Data records:

———

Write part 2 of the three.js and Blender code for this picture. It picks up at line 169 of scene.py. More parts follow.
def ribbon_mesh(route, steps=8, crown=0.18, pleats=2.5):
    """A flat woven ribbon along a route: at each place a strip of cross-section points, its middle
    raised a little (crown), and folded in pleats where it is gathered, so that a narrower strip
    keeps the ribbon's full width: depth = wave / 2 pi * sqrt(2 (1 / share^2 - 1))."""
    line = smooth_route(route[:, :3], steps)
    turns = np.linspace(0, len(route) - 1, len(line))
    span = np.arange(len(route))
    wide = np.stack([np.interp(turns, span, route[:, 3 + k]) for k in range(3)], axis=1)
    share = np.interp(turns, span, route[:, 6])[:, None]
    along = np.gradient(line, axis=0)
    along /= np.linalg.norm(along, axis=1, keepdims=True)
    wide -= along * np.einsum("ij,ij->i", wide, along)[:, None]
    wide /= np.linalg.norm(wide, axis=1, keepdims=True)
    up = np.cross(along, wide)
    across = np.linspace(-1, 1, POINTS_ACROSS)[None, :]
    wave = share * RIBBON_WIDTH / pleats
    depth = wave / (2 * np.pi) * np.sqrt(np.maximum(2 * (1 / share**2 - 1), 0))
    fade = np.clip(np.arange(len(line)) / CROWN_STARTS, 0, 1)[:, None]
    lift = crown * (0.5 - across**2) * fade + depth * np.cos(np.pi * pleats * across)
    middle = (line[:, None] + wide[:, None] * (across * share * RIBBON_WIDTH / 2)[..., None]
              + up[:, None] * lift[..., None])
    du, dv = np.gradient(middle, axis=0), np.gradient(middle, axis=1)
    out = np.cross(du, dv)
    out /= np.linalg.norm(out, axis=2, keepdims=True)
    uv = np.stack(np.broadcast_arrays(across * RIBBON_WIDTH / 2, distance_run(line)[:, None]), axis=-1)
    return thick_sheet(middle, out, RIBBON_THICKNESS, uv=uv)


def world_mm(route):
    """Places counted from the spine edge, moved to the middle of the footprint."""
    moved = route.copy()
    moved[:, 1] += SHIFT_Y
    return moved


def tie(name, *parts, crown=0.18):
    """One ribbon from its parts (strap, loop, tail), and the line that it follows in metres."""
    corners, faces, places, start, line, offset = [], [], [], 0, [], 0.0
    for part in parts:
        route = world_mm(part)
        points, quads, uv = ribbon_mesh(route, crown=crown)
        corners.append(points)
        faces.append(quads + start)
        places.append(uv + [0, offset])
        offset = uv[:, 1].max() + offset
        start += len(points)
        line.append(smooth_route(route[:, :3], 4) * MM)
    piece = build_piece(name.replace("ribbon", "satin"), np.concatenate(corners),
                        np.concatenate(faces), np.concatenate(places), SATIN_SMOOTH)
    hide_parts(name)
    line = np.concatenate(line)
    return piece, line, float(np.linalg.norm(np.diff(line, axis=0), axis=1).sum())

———

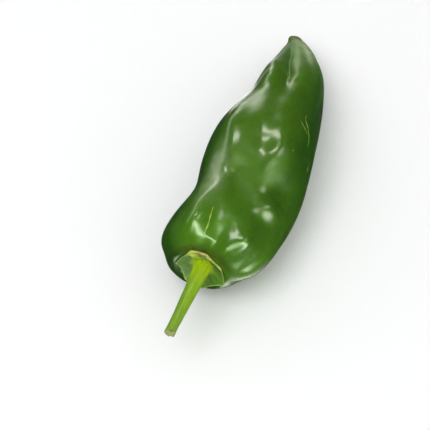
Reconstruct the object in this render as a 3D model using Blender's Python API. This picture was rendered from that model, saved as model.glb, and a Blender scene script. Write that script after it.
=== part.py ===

———

Problem description:
Pull out the lines above in which the word "from" appears.

Exercise answer:
    """Places counted from the spine edge, moved to the middle of the footprint."""
    """One ribbon from its parts (strap, loop, tail), and the line that it follows in metres."""
Reconstruct the object in this render as a 3D model using Blender's Python API. This picture was rendered from that model, saved as model.glb, and a Blender scene script. Write that script after it.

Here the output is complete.